O turbilhão de emoções que passa a afetar a calmaria da vida do rapaz chama-se Oliver, um estudante enviado pela sua universidade para ser os assistente temporário das pesquisas de seu pai. Aos poucos vai brotando em Elio uma louca paixão pelo visitante, desde a típica rejeição inicial até as primeiras descobertas sexuais, incluindo os desejos, a iniciação de fato (realizada em um velho colchão no empoeirado sótão de casa com a mesma Marzia) e as experiências “nada secretas” com Oliver.

Adaptado de um romance literário homônimo e ambientado no verão de 1983, o filme merece muito mais atenção do que simplesmente seu principal chamariz para a mídia – a relação homoafetiva entre um adolescente e um rapaz dez ano mais velho.

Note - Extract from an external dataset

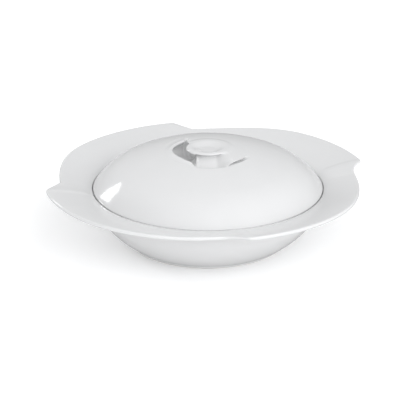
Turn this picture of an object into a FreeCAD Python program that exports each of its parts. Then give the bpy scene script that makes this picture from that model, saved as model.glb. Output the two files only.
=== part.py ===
import FreeCAD, Part
import Sketcher
import math
import os

# Covered casserole dish in glazed porcelain, in millimetres.
# +Z is up, the table is z = 0 and the Z axis is the axis of the bowl, the mouth and the lid.
# Two fired pieces: the dish, whose wide rim is a pinwheel of four blades, and the lid.
# Angles are in degrees about Z, from +X towards +Y.

SIZES = {
    # dish: foot and outside of the bowl
    "foot_outer": 74.0,
    "foot_inner": 70.0,
    "foot_height": 2.5,
    "base_underside": 2.0,
    "bowl_start": 76.0,
    "bowl_waist": 101.6,
    "bowl_waist_height": 28.5,
    "bowl_top": 106.6,
    "bowl_top_height": 44.5,
    "bowl_low_bend": 90.0,
    "bowl_high_bend": 31.0,
    # dish: inside of the bowl
    "floor_height": 6.5,
    "floor_radius": 67.2,
    "floor_bend": 20.0,
    "inside_heel": 79.7,
    "inside_heel_height": 10.9,
    "wall": 4.5,
    # dish: mouth, the ledge that the lid sits on, and the root of the rim
    "mouth_radius": 108.7,
    "mouth_height": 52.0,
    "ledge_inner": 102.6,
    "ledge_height": 48.5,
    "lip_round": 1.5,
    "root_radius": 113.0,
    "root_rise": 0.7,
    "root_thickness": 3.2,
    "flare_bend": 20.0,
    # dish: rim blades, which start at a tip, draw in and down to a heel, and hook out again
    "blade_inner": 111.5,
    "blade_inner_rise": 0.2,
    "blade_inner_thickness": 3.4,
    "rim_thickness": 3.6,
    "tip_angle": 13.8,
    "tip_radius": 150.4,
    "tip_rise": 9.1,
    "heel_inset": 13.2,
    "heel_drop": 2.4,
    "tip_crown": 150.0,
    "heel_crown_loss": 50.0,
    # lid: dome and edge
    "lid_radius": 107.8,
    "lid_edge_height": 51.6,
    "lid_seat_gap": 0.2,
    "lid_edge_chamfer": 1.0,
    "shoulder_radius": 78.0,
    "shoulder_height": 75.3,
    "shoulder_bend": 69.0,
    "crown_bend": 208.0,
    "lid_wall": 4.5,
    # lid: locating ring under the dome
    "ring_outer": 101.2,
    "ring_inner": 97.2,
    "ring_depth": 4.0,
    "ring_top_height": 57.4,
    # lid: scooped recess round the knob
    "recess_lip": 34.0,
    "recess_lip_height": 87.4,
    "recess_wall": 27.5,
    "recess_floor": 19.0,
    "recess_floor_height": 75.0,
    "recess_bend": 11.0,
    "boss_radius": 30.0,
    "boss_blend": 43.0,
    "boss_blend_height": 81.6,
    # lid: knob
    "neck_radius": 11.2,
    "neck_height": 82.0,
    "neck_bend": 9.0,
    "button_radius": 19.4,
    "button_height": 88.7,
    "button_under": 17.0,
    "button_under_height": 86.8,
    "button_lip": 16.8,
    "button_top_height": 90.1,
    "button_hollow_height": 88.7,
    # lid: swirl arm that joins the knob to the dome on one side, and the groove in front of it
    "arm_inner": 8.0,
    "arm_top_height": 87.7,
    "arm_outer": 36.0,
    "arm_outer_height": 86.9,
    "arm_sweep": 130.0,
    "arm_middle": 12.0,
    "groove_radius": 36.2,
    "groove_half_width": 0.9,
    "groove_bottom_height": 84.8,
    "groove_top_height": 90.0,
    "groove_sweep": 44.0,
    "groove_middle": -44.0,
}

BLADES = 4
# Angles past a blade's tip: the rim is full size up to FULL_ANGLE, draws in as far as
# HEEL_ANGLE, and from there hooks out to the next tip, which it meets HOOK_SHORT short of
# its full size.
BLADE_ANGLE = 360 / BLADES
FULL_ANGLE = 28
HEEL_ANGLE = 81
HOOK_SHORT = 0.12
SECTION_ANGLES = (0, 10, 20, 30, 40, 50, 60, 70, 77, 81, 84, 87, 90)

# Rim edge, in rim thicknesses: its bend, and how far it bulges past the faces it joins.
EDGE_BEND = 0.55
EDGE_BULGE = EDGE_BEND - math.sqrt(EDGE_BEND ** 2 - 0.5 ** 2)

# Outward normals of the walls, as (radius, height): at the bowl's waist and the lid's shoulder.
WAIST_NORMAL = (0.84, -0.55)
SHOULDER_NORMAL = (0.37, 0.93)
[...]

É uma sensível obra dirigida pelo italiano Luca Guadagnino (que em 2005 levara às telas 100 Escovadas Antes de Dormir, outra produção de erotismo teenager vinda dos livros) ajudada pela estética da fotografia sempre solar do indiano Sayombhu Mukdeeprom – que explora os raios sol refletidos em belas localidades em vilarejos e microcidades italianas – mais o roteiro do experiente americano James Ivory (diretor de Vestígios do Dia e Retorno a Howards End e com três indicações ao Oscar nesta categoria) e a deliciosa trilha sonora que mistura pérolas pop da época (o hit do filme Flashdance “Lady Lady Lady”, Loredana Berté, Ryuichi Sakamoto, Psychedelic Furs) e três faixas do ícone indie Sufjan Stevens, sendo duas delas escritas especialmente para o longa.

Contando com uma excelente performance do jovem e promissor ator Timothée Chalamet, nome certo entre os indicados de todas as premiações da temporada, o protagonista ao pouco vai descobrindo um novo mundo e não apenas com e por causa de Oliver (Armie Hammer com aquela chance de mostrar ser mais do que um ator de rostinho – e um corpinho – bonito). É esta a dramática “jornada do herói” que realmente conta para emocionar o telespectador até o último momento. Aliás, a conversa franca entre pai e filho sobre a relação com Oliver somada à derradeira cena que invade a exibição dos créditos finais são de dilacerar o coração, mesmo que levem o filme para um caminho diferente do livro.